At first, Kaitlyn was very nervous, and a little scared about falling off of her bike. It was a slow process, most of which took place on our little walkway from the driveway to the front door, so when a fall would happen, she would (hopefully) land in the grass. Kaitlyn took her fair share of spills early on.
Like pretty much everything else she sets her mind to, Amber and I knew that it would not take her long to be steady on her bike. And we were right. In just over a week, and with a few days to spare, Kaitlyn was riding her bike on the road like a seasoned pro.

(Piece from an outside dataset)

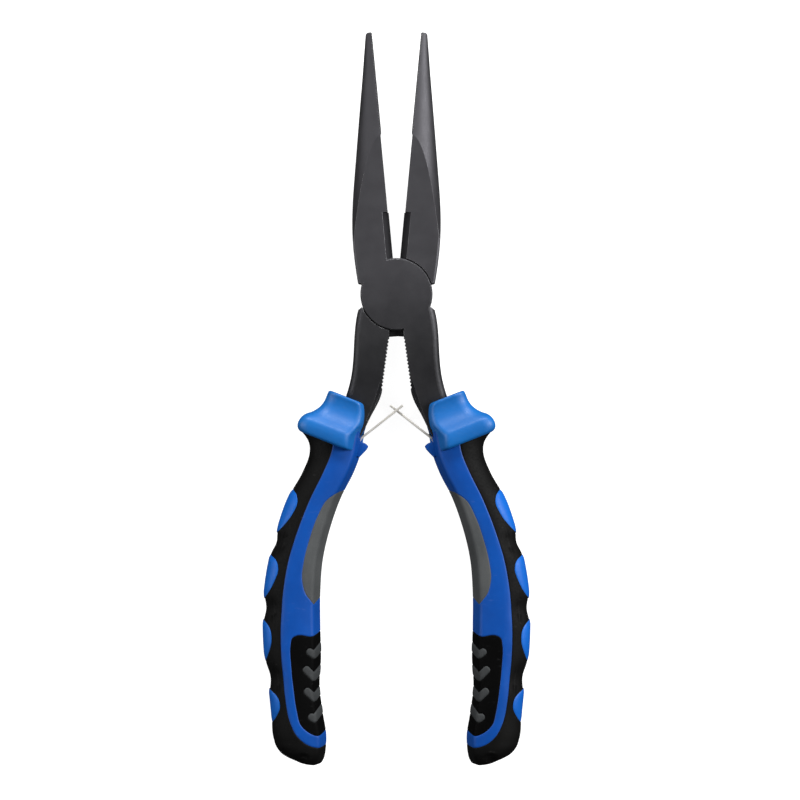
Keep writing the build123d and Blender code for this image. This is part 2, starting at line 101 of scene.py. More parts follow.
# Colour boundaries, seen from the front: x, y
INSIDE_X = 5.0           # further in than any part of a grip
FAR = 200.0              # further out or down than any part of a grip
BLACK_EDGE = [
    (17.6, -36.0), (18.5, -45.0), (20.8, -50.7), (24.2, -57.6), (27.9, -66.8), (30.7, -75.9),
    (32.3, -85.5), (32.9, -96.0), (32.5, -106.5), (31.6, -115.0), (30.3, -121.5), (28.2, -125.6),
    (24.8, -128.3), (21.3, -129.0), (17.0, -126.6),
]
PAD_EDGE = [
    (13.0, -55.6), (16.8, -56.6), (19.8, -58.6), (22.3, -63.0), (24.8, -70.0), (26.3, -76.0), (26.8, -80.8),
    (25.9, -84.9), (23.4, -88.3),
]
PAD_INNER_END = (18.4, -83.0)
PANEL_EDGE = [
    (17.0, -92.6), (21.4, -96.0), (23.6, -97.2), (28.2, -96.9), (29.6, -97.6), (30.05, -99.6), (29.9, -105.7),
    (29.2, -112.5), (28.3, -118.5), (27.2, -122.4), (25.2, -124.4), (22.6, -125.6), (17.0, -121.0),
]
# Finger ovals: y of the top, x and y of the deepest reach inward, y of the bottom
OVALS = [
    (-54.9, 28.2, -58.9, -66.0), (-74.2, 33.7, -77.9, -86.6),
    (-92.8, 35.6, -98.3, -108.2), (-113.0, 33.2, -117.6, -124.0),
]
# An oval's outline: distance out from its deepest reach, how far down it is (0 the top, 1 the
# deepest reach, 2 the bottom), and a shift in y.
OVAL_OUTLINE = [
    (6.5, 0, 1.2), (2.6, 0, 0), (0.55, 1 / 3, -0.4), (0, 1, 0), (1.2, 1.5, 0.4), (4.2, 2, 0), (6.5, 2, -2.2),
]
OVAL_OUTSIDE = 42.0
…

Now, she rides her bike almost every day. Amber and I have established a loose set of boundaries for her as far as how far she can ride down the road (it’s several houses in either direction from our house; we didn’t want her getting bored riding in circles directly in front of the house.), and she does good staying in her designated area. Sometimes she will see me walking back to the house after I finish my run, and she will ride back next to me, chatting up a storm.
She still has the occasional spill, but she jumps right back on her bike like nothing happened. In a shocking development (at least for Kaitlyn), she talked to our neighbor briefly Sunday after one of her spills; he checked to see if she was ok, and she assured him that she was fine. When he told me that, I was floored because she usually plays quite shy when we talk to him or his wife.
At this point, the speed at which Kaitlyn achieves her goals is not really a surprise to us. We never tell her she can’t do anything, and we always encourage her to do her best and keep trying.